The independent outside public relations counseling firm is retained to advice clients on strategy and tactics to build public support. The internal public relations department often functions through a public relations committee of the organization, which acts with advice of outside counsel to set public relations policies and programs.
Public relations staffs are broken down into specialized functions. Often regional public relations offices of large organizations operate in key cities.
Within the large organization, the public relations department maintains contact with all departments that deal with publics. In a corporation, the council may work with the purchasing department on public relations with purveyors or develop a code covering conflict of interest between the loyalty to the company owed by officers and other executives and their other interests. The council may work with the treasurer on policies and programs for stockholders and employees, with the sales department on documentary movies for consumers and retailers, or with a polling organization on a public opinion survey to determine public attitudes toward the company as a basis for possible changes of practices and policies. The practitioner makes decisions on books, pamphlets, letters, skywriting, exhibits, speeches, house organs, films, and other materials directed toward publics on which the company is dependent. In lower echelons, staff members in the public relations department may work on mailing lists, maintain contacts by letter with group leaders and opinion molders, do research, and write.
The independent public relations counseling organization works in a comparable way. Sometimes it confines itself to advisory services; in other cases it implements the suggestions made through its own staff.
Regardless of where the public relations practitioner works, to be effective the procedure should follow a nine-point program: (1) preliminary decision on objectives; (2) research of relevant publics to determine attitudes and actions; (3) interpretation of research as a basis for a plan of action; (4) modification of objectives in the light of research; (5) strategy to be employed; (6) themes and appeals to be used; (7) organization to carry out the program; (8) planning and timing of tactics; and (9) budget. In The Engineering of Consent, which I edited and to which I contributed, this approach is outlined in detail.
Determining Objectives
Every public relations program should contain a clear-cut statement of the goals of the organization with its' publics. What is the organization or principal aiming at? Goals should be clearly stated. Objectives should be stated in time periods- short-term, intermediate, long-range-as well as other determinants.
Handling Friction between Independent Counsel and Principal
Obstacles to complete cooperation between principal and independent outside counsel are not infrequent. The client may not understand the reasons for recommended changes in behavior and actions, or just how they will be achieved. The principal may go ahead on his own in certain phases of activity, then later blame poor results on the adviser. The principal may attempt to restrict the adviser's functions to narrower areas of activity, and the incompleteness may affect results. The principal may be oriented to material considerations without regard to intangibles. He may think of the activity in terms of public visibility in the media, without paying attention to broad policy goals. The principal may withhold important facts from the adviser, with adverse results.
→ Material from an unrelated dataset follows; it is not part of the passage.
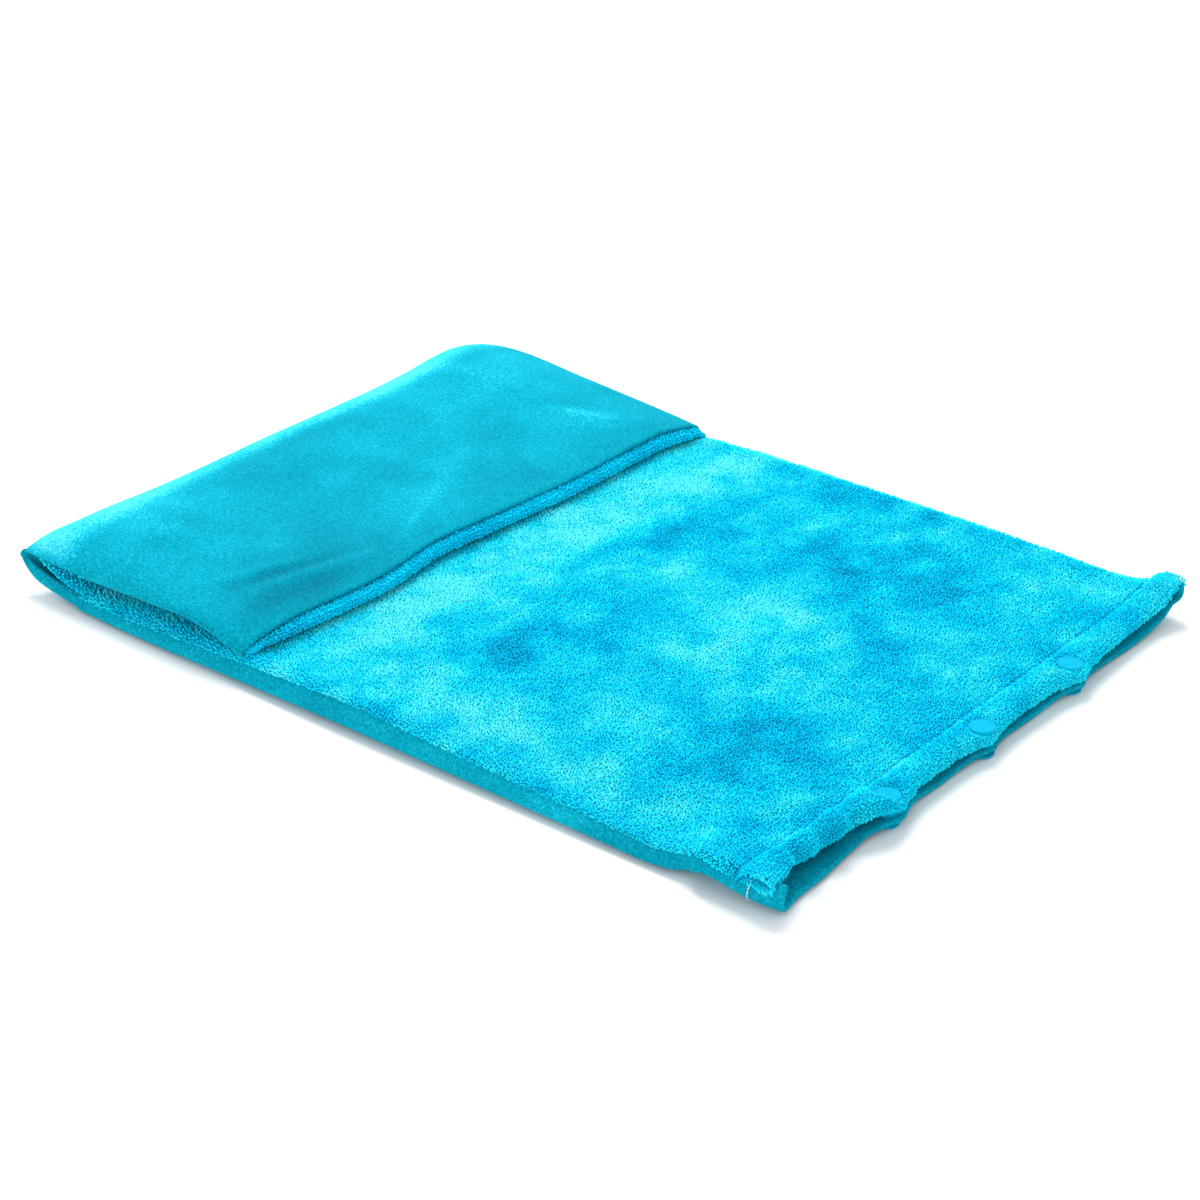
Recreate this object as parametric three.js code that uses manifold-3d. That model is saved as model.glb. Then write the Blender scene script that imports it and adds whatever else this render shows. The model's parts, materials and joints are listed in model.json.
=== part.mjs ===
// A plush pouch with a snap mouth, lying flat with its closed end folded over once.
// Millimetres, +Z up. X runs along the pouch: the fold is at -X and the snap mouth at +X.
// Y runs across it, and the origin is on the floor under the middle of the folded pouch.
// A velour sheet is the back and wraps up both sides, and a plush sheet is the front.
// Four bodies move: the base, the fold's strip, the folded-over flap and the mouth's lip.
import * as THREE from "three";
import { mergeVertices } from "three/addons/utils/BufferGeometryUtils.js";
import Module from "manifold-3d";

const wasm = await Module();
wasm.setup();
const { smoothstep } = THREE.MathUtils;

// ---- driving dimensions ----
const LENGTH = 442; // fold to mouth, lying folded
const WIDTH = 334; // across the pouch
const FOLD_TOP = 42; // height of the fold
const FLAP_FRONT_X = -68; // front edge of the folded-over end
const VELOUR = 2; // thickness of the velour
const PLUSH = 5.7; // thickness of the plush, pile included
const GAP = 0.3; // between pieces that touch
const HEM = 19; // width of the hems at the mouth
const GROOVE = 1.6; // width of a groove that stitching lies in
const THREAD_R = 0.45;

const END_X = LENGTH / 2;
const SIDE_Y = WIDTH / 2;
const HEM_X = END_X - HEM; // where both hems start
const PANEL_END_X = HEM_X - GROOVE; // where the panels stop, behind the groove
const GROOVE_X = HEM_X - GROOVE / 2;

// heights of the layers, from the floor up
const FRONT_LOW = 8.8; // underside of the plush front
const FRONT_TOP = FRONT_LOW + PLUSH;
const FRONT_HALF = SIDE_Y - VELOUR - 2 * GAP; // half the width of the plush
const WRAP_TOP = 12.5; // where the velour side wrap meets the side seam
const WRAP_R = 8; // bend of the wrap at the bottom edge
const BACK_HALF = SIDE_Y - WRAP_R - 2; // half the width of the flat back
const LOWER_HEM = 4; // thickness of the doubled velour
const UPPER_HEM_LOW = 9.3;
const UPPER_HEM_TOP = 14.9;

// the fold turns half round the axis at BEND_X, on two quarter bends of the same radius
const FOLD_R = FOLD_TOP / 2;
const BEND_X = -END_X + FOLD_R;
const PANEL_START_X = BEND_X + 10; // where the flat panels meet the fold

// the flap's layers, from its front edge
const ROLL_R = 4.7; // the plush rolled round the flap's closed end
const FLAP_END_X = FLAP_FRONT_X - 2 * ROLL_R - GROOVE; // where its sheets stop
const FLAP_PLUSH_LOW = FRONT_TOP + 3;
const FLAP_VELOUR_LOW = FLAP_PLUSH_LOW + PLUSH + GAP;
const SHOULDER = 42; // width of the flap's rounded shoulders

// the lip is the middle of the mouth's upper layer, which lifts when the snaps are pulled open
const LIP_X = 110;
const LIP_HALF = 95;

// ---- snap fasteners, the common 12.4 mm plastic size ----
const SNAP_X = END_X - 8;
const SNAP_PITCH = 74.5;
const SNAP_MIDDLE_Y = -3.5;
const CAP_R = 6.2;
const CAP_T = 1.3;
const CAP_RIM = 0.45; // rounding of a cap's rim
const CAP_BED_R = CAP_R + GAP;
const PRONG_R = 1.1;
const PRONG_HOLE_R = PRONG_R + GAP;
const RING_R = 5.3; // outside of the socket and of the stud's flange
const POST_R = 2.2;
const WELL_R = 2.6; // the socket's well, which the post snaps into
const LOWER_BED_Z = CAP_T + GAP; // bed of the lower cap, in the lower hem
const UPPER_BED_Z = 12.3; // bed of the upper cap, in the upper hem
const STUD_Z = LOWER_HEM + GAP;
const FLANGE_T = 1;
const POST_TOP = 7.6;
const SOCKET_LOW = STUD_Z + FLANGE_T + GAP;
const SOCKET_TOP = UPPER_HEM_LOW - GAP;
const WELL_TOP = 8;
const LATHE_STEPS = 24;

const material = {
  velour: new THREE.MeshStandardMaterial({ color: 0x12a3bd, roughness: 0.85 }),
  plush: new THREE.MeshStandardMaterial({ color: 0x08bde8, roughness: 0.95 }),
  snap: new THREE.MeshStandardMaterial({ color: 0x00b8df, roughness: 0.35 }),
  thread: new THREE.MeshStandardMaterial({ color: 0x0fa8c8, roughness: 0.7 }),
};

const part = new THREE.Group();

function addMesh(name, geometry, finish) {
  const mesh = new THREE.Mesh(geometry, material[finish]);
  mesh.name = name;
  part.add(mesh);
  return mesh;
}

// ---- solids ----

function toSolid(geometry) {
  const bare = geometry.index ? geometry.toNonIndexed() : geometry.clone();
  bare.deleteAttribute("normal");
  bare.deleteAttribute("uv");
  const merged = mergeVertices(bare, 1e-3);
  const vertProperties = merged.attributes.position.array;
  const triVerts = new Uint32Array(merged.index.array);
  return new wasm.Manifold(new wasm.Mesh({ numProp: 3, vertProperties, triVerts }));
}

function toGeometry(solid) {
  const mesh = solid.getMesh();
  const geometry = new THREE.BufferGeometry();
  geometry.setAttribute("position", new THREE.BufferAttribute(mesh.vertProperties, 3));
  geometry.setIndex(new THREE.BufferAttribute(mesh.triVerts, 1));
  return geometry;
}

function box(x0, x1, y0, y1, z0, z1) {
  const geometry = new THREE.BoxGeometry(x1 - x0, y1 - y0, z1 - z0);
  return geometry.translate((x0 + x1) / 2, (y0 + y1) / 2, (z0 + z1) / 2);
}

function cylinder(radius, z0, z1) {
  const geometry = new THREE.CylinderGeometry(radius, radius, z1 - z0, LATHE_STEPS);
  return geometry.rotateX(Math.PI / 2).translate(0, 0, (z0 + z1) / 2);
}

// An outline of [radius, height] points turned about the Z axis.
function turned(outline) {
  const profile = [...outline, outline[0]].map(([r, z]) => new THREE.Vector2(r, z));
  return new THREE.LatheGeometry(profile, LATHE_STEPS).rotateX(Math.PI / 2);
}

// A shape in x and z, carried across the pouch from y0 to y1.
function acrossPouch(shape, y0, y1) {
  const geometry = new THREE.ExtrudeGeometry(shape, { depth: y1 - y0, bevelEnabled: false, curveSegments: 10 });
  return geometry.rotateX(Math.PI / 2).translate(0, y1, 0);
}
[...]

Such maladjustments also arise in the case of other professionals and their clients or employers. The possibility is greater in public relations because the field is so new and patterns or relationships are less well established.
There is one sound way to achieve adjustment in such situations: Always base relationships on the principle of "open covenants openly arrived at." Public relations practitioners will find that they can overcome resistance by applying to themselves comparable strategies and actions to those they recommend to their clients. They can gain greater acceptance for their actions and establish greater authority for themselves and their profession by applying sound principles and practices of public relations to themselves.
Homework
The public relations practitioner does not depend only on what he has learned by experience. Outside reading of periodicals and books should be continual. To find books, the practitioner learns to consult bibliographies. There are even bibliographies of bibliographies, invaluable in getting facts and points of view on a multitude of subjects.